All cards get a big boost in Vulkan when you implement a multi-threaded renderer... Vulkan lacks any global states and allows for a command pool to contain command buffers on separate threads. Because of this the threads never have to wait behind a lock to wait for access to some data to become available.

That being said, OpenGL is much much easier to implement and it is certainly fast enough. Your idea is definitely a good one too for the culling & rendering to be in separate threads. Still though it is no match for Vulkan and what you can do with it. Keep in mind Khronos designed Vulkan with multithreading and VR as the primary goal. A programmer can make a renderer with Vulkan that never locks a mutex by simply having 1 (or 2) command pools per thread.

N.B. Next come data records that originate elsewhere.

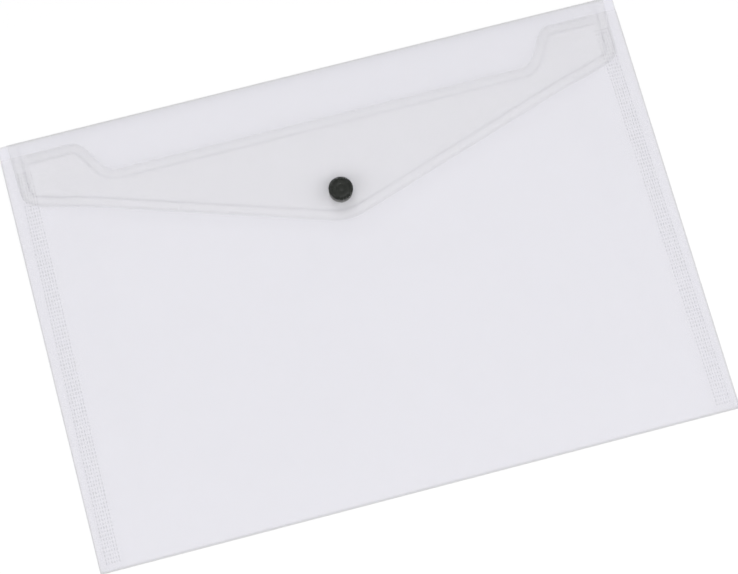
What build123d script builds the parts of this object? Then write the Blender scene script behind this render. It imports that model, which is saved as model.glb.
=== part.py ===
"""Landscape envelope wallet of polypropylene film with a pointed flap and a plastic press stud.

Millimetres. The origin is the centre of the resting underside. +X runs along the width, +Y towards the
crease of the flap, and +Z up out of the front. The film blank lies folded twice: along the bottom between
rear and front wall, and along the top between rear wall and flap. The empty pocket stands open by a low
crown, as springy film does. The closed flap follows that crown one clearance above it, and bulges up over
the press stud.
"""

import os

from build123d import *

# Film blank
width = 330.0
height = 230.0
film = 0.3  # thickness of the film
flap_gap = 0.4  # free height between the closed flap and the front wall

# Pocket
pocket_rise = 4.3  # free height inside the empty pocket, at the crown
weld_margin = 13.5  # front wall margin that is welded to the rear wall, at each side
side_slope = 34.0  # how far in from the weld the front wall reaches its full rise
bottom_slope = 38.0  # how far up from the bottom fold it does
crown_excess = 0.02  # the curve up from a side meets the level run this far before its own top
shoulder_rise = 0.4  # free height under the shoulders of the mouth

# Mouth of the pocket
shoulder_drop = 7.6  # from the top crease down to a shoulder
mouth_drop = 28.3  # from the top crease down to the low run of the mouth
shoulder_length = 23.0
mouth_curve = 21.0  # width of the S between a shoulder and the low run

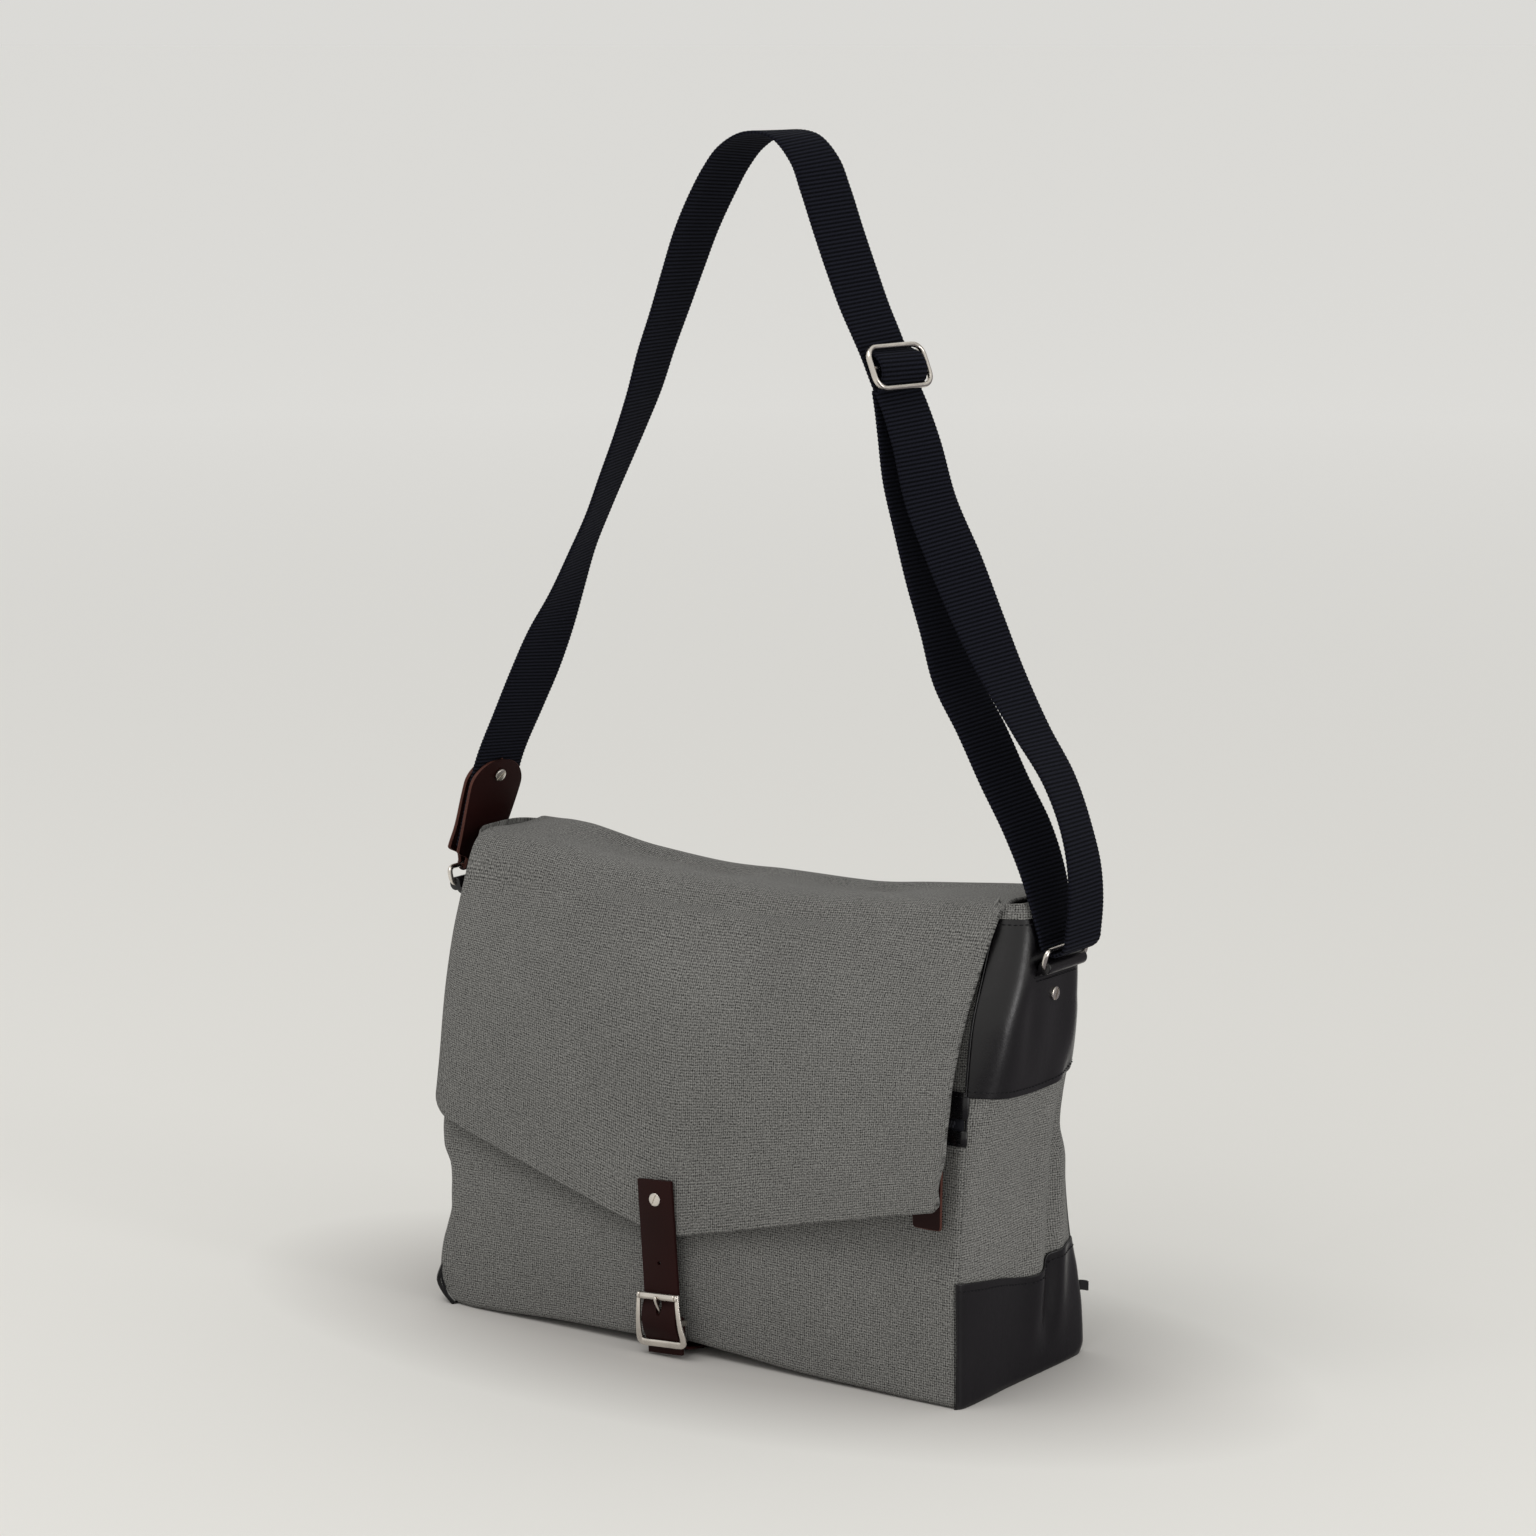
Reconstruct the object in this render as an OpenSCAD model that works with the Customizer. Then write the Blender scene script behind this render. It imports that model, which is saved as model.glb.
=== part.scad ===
// Messenger bag: a soft canvas body with leather patches, a full flap that closes
// with a roller buckle, a zip pocket on the front and an adjustable webbing strap.
// Millimetres. +X is the wearer's view of the front to the right, +Y is the rear,
// +Z is up, and the origin is the middle of the base where it rests.

/* [Bag body] */
// Width of the front and back panels
bag_w = 380; // [360:1:400]
// Thickness of a canvas panel
canvas_t = 2; // [1.5:0.1:2.5]
// Thickness of a leather patch
patch_t = 1.4; // [1:0.1:1.6]
// How far the middle of the rim sags below its ends
rim_sag = 11; // [4:1:14]
// How far the front edge of the base lifts over the closure strap
base_lift = 10; // [9:1:12]

/* [Flap] */
// Half the width of the flap where it folds over the front
flap_half_w = 191; // [190:1:196]
// Height of the flap's lower corners
flap_corner_z = 124; // [118:1:130]
// Height of the flap's lowest point
flap_tip_z = 73; // [71:1:76]

/* [Closure] */
// Width of the closure strap
billet_w = 25; // [20:1:26]
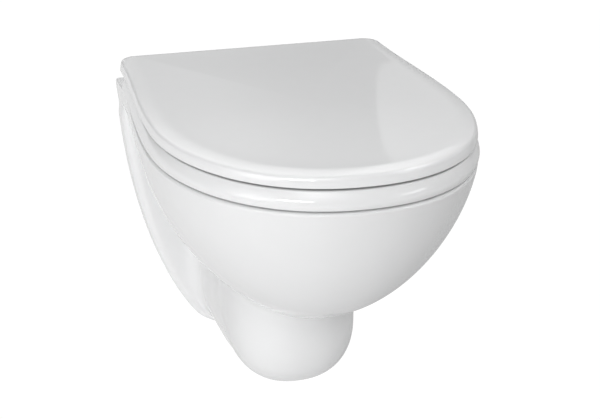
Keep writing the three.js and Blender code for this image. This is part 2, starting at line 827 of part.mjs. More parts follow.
for (const [sign, hand] of [[-1, "left"], [1, "right"]]) {
  const x = sign * hingeX;
  const baseBottom = rim + padThick + 2 * fit;
  const baseTop = baseBottom + postBaseThick;
  const coneTop = rim - deckSeatDrop - fit;
  const nutTop = coneTop - coneThick - fit;
  const stemEnd = nutTop - wingNutThick - stemRadius;
  const base = round(postBase, postBaseThick, "z", [x, -postReach, baseBottom + postBaseThick / 2]);
  const uprightBack = hingeReach + uprightOffset;
  const upright = block(
    [x - postEdge, -uprightBack - uprightDepth, baseBottom],
    [x + postEdge, -uprightBack, axisZ + armRise],
  );
  const arm = block(
    [x - postEdge, -uprightBack - overrun, axisZ - armFall],
    [x + postEdge, -hingeReach, axisZ + armRise],
  );
  const eye = barAlongX(eyeRadius, sign, -postEdge, postEdge);
  const stemMiddle = [x, -postReach, (baseTop + stemEnd) / 2];
  const stem = round(stemRadius, baseTop - stemEnd, "z", stemMiddle, smallSides);
  const pinHole = barAlongX(pinRadius + fit, sign, -postEdge - overrun, postEdge + overrun);
  const post = base.add(upright).add(arm).add(eye).add(stem);
  addPiece(`hinge_post_${hand}`, post.subtract(pinHole), steel);

  const padMiddle = [x, -postReach, rim + fit + padThick / 2];
  const pad = round(postBase + padLip, padThick, "z", padMiddle);
  const padHole = round(stemRadius + fit, padThick + 2 * overrun, "z", padMiddle, smallSides);
  addPiece(`hinge_pad_${hand}`, pad.subtract(padHole), soft);

  const pin = barAlongX(pinRadius, sign, slotStart - pinGrip + fit, slotEnd + pinGrip - fit);
  addPiece(`hinge_pin_${hand}`, pin, steel);

  const bush = (from, to) => {
    const core = barAlongX(bushBore, sign, from - overrun, to + overrun);
    return barAlongX(bushRadius, sign, from, to).subtract(core);
  };
  addPiece(`seat_bush_${hand}`, bush(knuckleStart, knuckleEnd), nylon);
  addPiece(`lid_bush_inner_${hand}`, bush(slotStart - pinGrip, slotStart), nylon);
  addPiece(`lid_bush_outer_${hand}`, bush(slotEnd, slotEnd + pinGrip), nylon);

  const coneProfile = [
    [stemRadius + fit, -coneThick], [coneRadius - coneChamfer, -coneThick],
    [coneRadius, -coneThick / 2], [coneRadius, 0],
    [hingeHole / 2 - fit, 0], [hingeHole / 2 - 2 * fit, coneThick],
    [stemRadius + fit, coneThick], [stemRadius + fit, -coneThick],
  ];
  addPiece(`cone_washer_${hand}`, turned(coneProfile, "z", [x, -postReach, coneTop]), soft);

  const hub = round(wingNutRadius, wingNutThick, "z", [x, -postReach, nutTop - wingNutThick / 2]);
  const wings = block(
    [x - wingSpan / 2, -postReach - wingThick / 2, nutTop - wingNutThick - wingDrop],
    [x + wingSpan / 2, -postReach + wingThick / 2, nutTop - fit],
  );
  const nutMiddle = [x, -postReach, nutTop - wingNutThick / 2];
  const nutHoleLength = wingNutThick + 2 * wingDrop + 2 * overrun;
  const nutHole = round(stemRadius + fit, nutHoleLength, "z", nutMiddle, smallSides);
  addPiece(`wing_nut_${hand}`, hub.add(wings).subtract(nutHole), nylon);
}

// Wall fixings, from the wall outwards: sleeve, washer, nut and cap

for (const [sign, hand] of [[-1, "left"], [1, "right"]]) {
  const place = (reach) => [sign * boltX, -reach, 0];
  const bore = boltSize / 2 + 2 * fit;
  const sleeveRadius = boltHole / 2 - fit;
  const face = flangeDepth + fit;
  const sleeveProfile = [
    [bore, fit], [sleeveRadius, fit], [sleeveRadius, face], [sleeveFlange, face],
    [sleeveFlange, face + sleeveThick], [bore, face + sleeveThick], [bore, fit],
  ];
  addPiece(`fixing_sleeve_${hand}`, turned(sleeveProfile, "-y", place(0)), nylon);

  const washerAt = face + sleeveThick + fit;
  const washerMiddle = place(washerAt + washerThick / 2);
  const washer = round(washerRadius, washerThick, "y", washerMiddle);
  const washerHole = round(bore, washerThick + 2 * overrun, "y", washerMiddle, smallSides);
  addPiece(`fixing_washer_${hand}`, washer.subtract(washerHole), steel);

  const nutAt = washerAt + washerThick + fit;
  const corner = nutAcross / 2 / Math.cos(Math.PI / nutSides);
  const nutMiddle = place(nutAt + nutThick / 2);
  const nut = round(corner, nutThick, "y", nutMiddle, nutSides);
  const thread = round(boltSize / 2 + fit, nutThick + 2 * overrun, "y", nutMiddle, smallSides);
  addPiece(`fixing_nut_${hand}`, nut.subtract(thread), steel);

  const capAt = washerAt;
  const inner = capRadius - capWall;
  const capProfile = [
    [inner, capAt], [capRadius, capAt], [capRadius, capAt + capLength - capWall * 2],
    [capRadius - capWall * 2, capAt + capLength], [0, capAt + capLength + capWall],
    [0, capAt + capLength], [capRadius - capWall * 3, capAt + capLength - capWall],
    [inner, capAt + capLength - capWall * 3], [inner, capAt],
  ];
  addPiece(`fixing_cap_${hand}`, turned(capProfile, "-y", place(0)), nylon);
}

export default toilet;
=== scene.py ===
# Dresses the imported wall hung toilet: fine china, seat and lid shapes, materials, floor, light and camera.
# Shapes are in millimetres, in the part's frame: the wall is the plane y = 0 and the bolts lie at z = 0.
# "Reach" is a distance out from the wall, and "drop" is a distance down from the top of the rim.

import math

import bmesh
import bpy
import numpy as np
from mathutils import Matrix, Vector


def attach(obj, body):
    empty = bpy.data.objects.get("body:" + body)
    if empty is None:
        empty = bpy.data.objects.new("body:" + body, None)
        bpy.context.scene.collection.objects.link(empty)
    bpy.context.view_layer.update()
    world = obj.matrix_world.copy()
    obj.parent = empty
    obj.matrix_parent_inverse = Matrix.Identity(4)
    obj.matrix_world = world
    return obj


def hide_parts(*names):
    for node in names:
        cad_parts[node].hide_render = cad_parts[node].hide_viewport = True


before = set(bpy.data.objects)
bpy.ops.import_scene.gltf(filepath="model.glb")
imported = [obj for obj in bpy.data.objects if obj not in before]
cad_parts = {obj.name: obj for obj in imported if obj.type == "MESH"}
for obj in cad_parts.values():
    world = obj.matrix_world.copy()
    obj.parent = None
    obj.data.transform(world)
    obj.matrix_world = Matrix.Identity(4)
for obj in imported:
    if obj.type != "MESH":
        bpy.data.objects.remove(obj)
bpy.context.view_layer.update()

MM = 0.001

# Edges steeper than this, in degrees, stay sharp
SHARP_ANGLE = 32

# Pan, from above and from the side
PAN_HALF = 179.0
PAN_REACH = 504.0
WIDEST_REACH = 285.0
DECK_HALF = 159.0
PLAN_POWER = 2.15
RIM = 80.0
PAN_HEIGHT = 345.0
BOWL_DEPTH = 213.0
BOWL_BACK_REACH = 84.0
BOWL_LEAN = 71.0
BOWL_SIDE_POWER = 1.78
BOWL_SIDE_ROOT = 1.48
BOWL_FRONT_POWER = 2.85
BOWL_FRONT_ROOT = 2.04
BOWL_PLAN_POWER = 2.36
BOWL_BACK_POWER = 2.6
RIM_ROUND = 4.0
DECK_TOP_DROP = 24.0
DECK_UNDER_DROP = 46.0

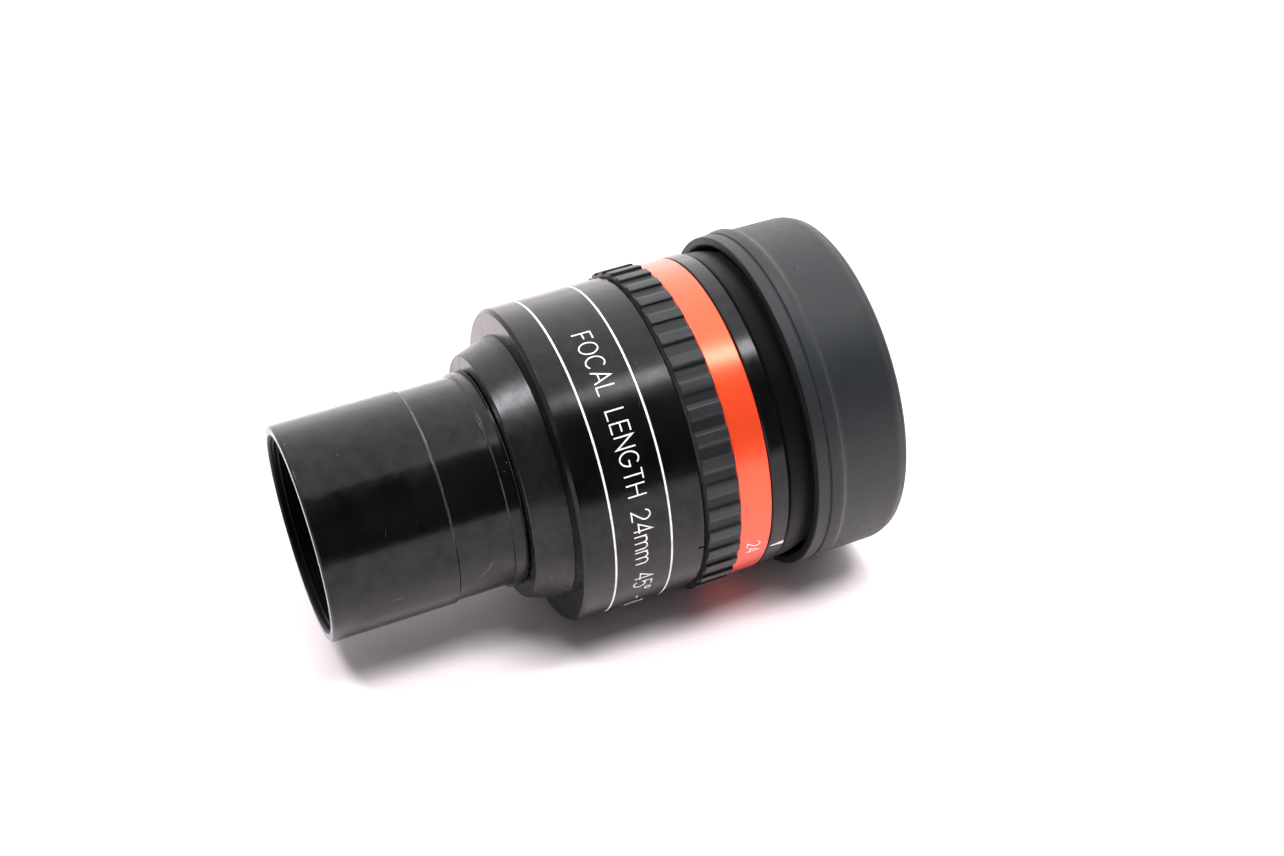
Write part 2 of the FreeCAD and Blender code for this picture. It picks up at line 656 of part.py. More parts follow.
def eye_retainer():
    rear_vertex_x = eye_singlet_vertex_x() + EYE_SINGLET_THICKNESS
    front_x = surface_x(rear_vertex_x, EYE_SINGLET_SURFACES[1], EYE_LENS_R - RETAINER_WALL)
    return retaining_ring(front_x, EYE_CELL_REAR_X - EYE_CELL_EDGE, EYE_LENS_R, True)


def build():
    os.makedirs(PART_FOLDER, exist_ok=True)
    field = doublet(FIELD_LENS_VERTEX_X, FIELD_THICKNESSES, FIELD_SURFACES, FIELD_LENS_R)
    middle = doublet(MIDDLE_LENS_VERTEX_X, MIDDLE_THICKNESSES, MIDDLE_SURFACES, MIDDLE_LENS_R)
    eye = doublet(EYE_LIP_X, EYE_DOUBLET_THICKNESSES, EYE_DOUBLET_SURFACES, EYE_LENS_R)
    singlet = lens(eye_singlet_vertex_x(), EYE_SINGLET_THICKNESS, *EYE_SINGLET_SURFACES, EYE_LENS_R)
    front_glide = tube(BODY_REAR_X, HUB_FRONT_X - GLIDE_GAP, GLIDE_FRONT_INNER_R, GLIDE_FRONT_OUTER_R)
    rear_glide = tube(CAM_REAR_X + GLIDE_GAP, INDEX_FRONT_X, GLIDE_REAR_INNER_R, GLIDE_REAR_OUTER_R)
    parts = {
        "nosepiece_sleeve": nosepiece_sleeve(),
        "nosepiece_adapter": nosepiece_adapter(),
        "neck_cone": neck_cone(),
        "main_body": main_body(),
        "guide_tube": guide_tube(),
        "front_glide_washer": front_glide,
        "rear_glide_washer": rear_glide,
        "eye_head": eye_head(),
        "head_grub_screws": Part.makeCompound(head_grub_screws()),
        "eyecup_rubber": eyecup_rubber(),
        "eye_lens_cell": eye_lens_cell(),
        "eye_doublet_flint": eye[0],
        "eye_doublet_crown": eye[1],
        "eye_lens_spacer": eye_lens_spacer(),
        "eye_singlet": singlet,
        "eye_lens_retainer": eye_retainer(),
        "zoom_hub": zoom_hub(),
        "grip_rubber": grip_rubber(),
        "scale_ring": scale_ring(),
        "cam_tube": cam_tube(),
        "hub_screws": Part.makeCompound(hub_screws(True)),
        "stop_pin": stop_pin(),
        "middle_cell": middle_cell(),
        "field_stop": field_stop(),
        "middle_doublet_crown": middle[0],
        "middle_doublet_flint": middle[1],
        "middle_retainer": middle_retainer(),
        "middle_follower_pins": Part.makeCompound(follower_pins(MIDDLE_PIN_X, MIDDLE_PIN_ANGLE)),
        "field_cell": field_cell(),
        "field_doublet_flint": field[0],
        "field_doublet_crown": field[1],
        "field_retainer": field_retainer(),
        "field_follower_pins": Part.makeCompound(follower_pins(FIELD_PIN_X, FIELD_PIN_ANGLE)),
    }
    for name, shape in parts.items():
        print(f"{name:24s} valid {shape.isValid()}  solids {len(shape.Solids)}  {shape.Volume:9.1f} mm3")
        save(name, shape)


build()
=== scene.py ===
import json
import math

import bmesh
import bpy
from mathutils import Matrix, Vector


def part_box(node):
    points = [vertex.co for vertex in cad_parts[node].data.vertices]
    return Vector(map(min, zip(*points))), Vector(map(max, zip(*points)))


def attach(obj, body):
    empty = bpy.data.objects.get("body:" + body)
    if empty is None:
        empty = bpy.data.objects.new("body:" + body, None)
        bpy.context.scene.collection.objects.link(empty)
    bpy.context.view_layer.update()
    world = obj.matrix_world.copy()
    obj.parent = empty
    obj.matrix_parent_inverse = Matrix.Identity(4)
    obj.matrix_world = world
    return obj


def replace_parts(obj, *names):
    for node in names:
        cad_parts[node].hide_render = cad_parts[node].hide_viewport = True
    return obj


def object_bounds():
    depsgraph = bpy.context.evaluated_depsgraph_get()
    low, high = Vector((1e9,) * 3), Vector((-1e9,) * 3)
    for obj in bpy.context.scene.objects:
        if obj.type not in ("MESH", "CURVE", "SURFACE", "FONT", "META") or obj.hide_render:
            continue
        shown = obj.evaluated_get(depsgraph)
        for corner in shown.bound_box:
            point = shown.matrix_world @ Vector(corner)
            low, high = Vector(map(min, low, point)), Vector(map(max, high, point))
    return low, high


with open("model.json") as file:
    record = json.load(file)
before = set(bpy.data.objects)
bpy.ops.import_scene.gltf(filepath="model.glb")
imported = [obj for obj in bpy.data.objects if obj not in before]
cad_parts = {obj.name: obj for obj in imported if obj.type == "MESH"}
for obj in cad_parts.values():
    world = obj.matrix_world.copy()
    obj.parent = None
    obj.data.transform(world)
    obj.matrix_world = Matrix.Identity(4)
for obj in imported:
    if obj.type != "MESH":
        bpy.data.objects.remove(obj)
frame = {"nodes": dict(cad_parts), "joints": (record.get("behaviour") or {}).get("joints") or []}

# A zoom eyepiece lying on its side. The optical axis is +X, from the nosepiece to the eye end.
# Lengths in this script are metres; MM turns millimetres into them.
# Outlines and sections are in (x, r): station along the axis and radius from it.
# Angles round the axis are degrees from +Y towards +Z.

MM = 0.001
CAD_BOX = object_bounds()

# How CAD outlines are read: the angle of the cut, a little off the mesh's own corners; corners
# within WELD are one; points within FLATNESS of a line are on it, radii below AXIS_ZONE are the
# axis, and points within TOP_ZONE of the largest radius are at the top
SECTION_ANGLE = 90.02
WELD = 1e-6
FLATNESS = 1e-6
AXIS_ZONE = 3e-5
TOP_ZONE = 10 * WELD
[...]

Sounds like some good ideas though, excited to see what you come up with.

 

Edit: I don't think it's fair to say Vulkan is a niche... Khronos made Vulkan as a successor to OpenGL solely for the purposes of multi-threading and VR because OpenGL just simply isn't capable of allowing so much of the work to be handled by separate threads.

However, the drivers are certainly still young... but I mean OpenGL has been around for so long of course the drivers will be better and more stable, this will come. Vulkan is here and here to stay. Still though, OpenGL is evolving every day and more than capable of creating high performance games.

[Website refresh and Leadwerks 5]

Be careful with that many threads! but is there any specific reason you decided against Vulkan? What parts of the rendering do you plan on letting threads handle with OpenGL? i never knew there was effective ways of threading in GL.

For example in a Vulkan implementation, you'd do something like allow all available threads to generate secondary command buffers for the meshes in the scene, then execute a primary command buffer when all the secondary cmd buffers have been generated.

You really should profile a lot before starting to multithread that heavily, if you look at the update, and render time in Leadwerks... the update time is generally nothing. The render time is what's killing us.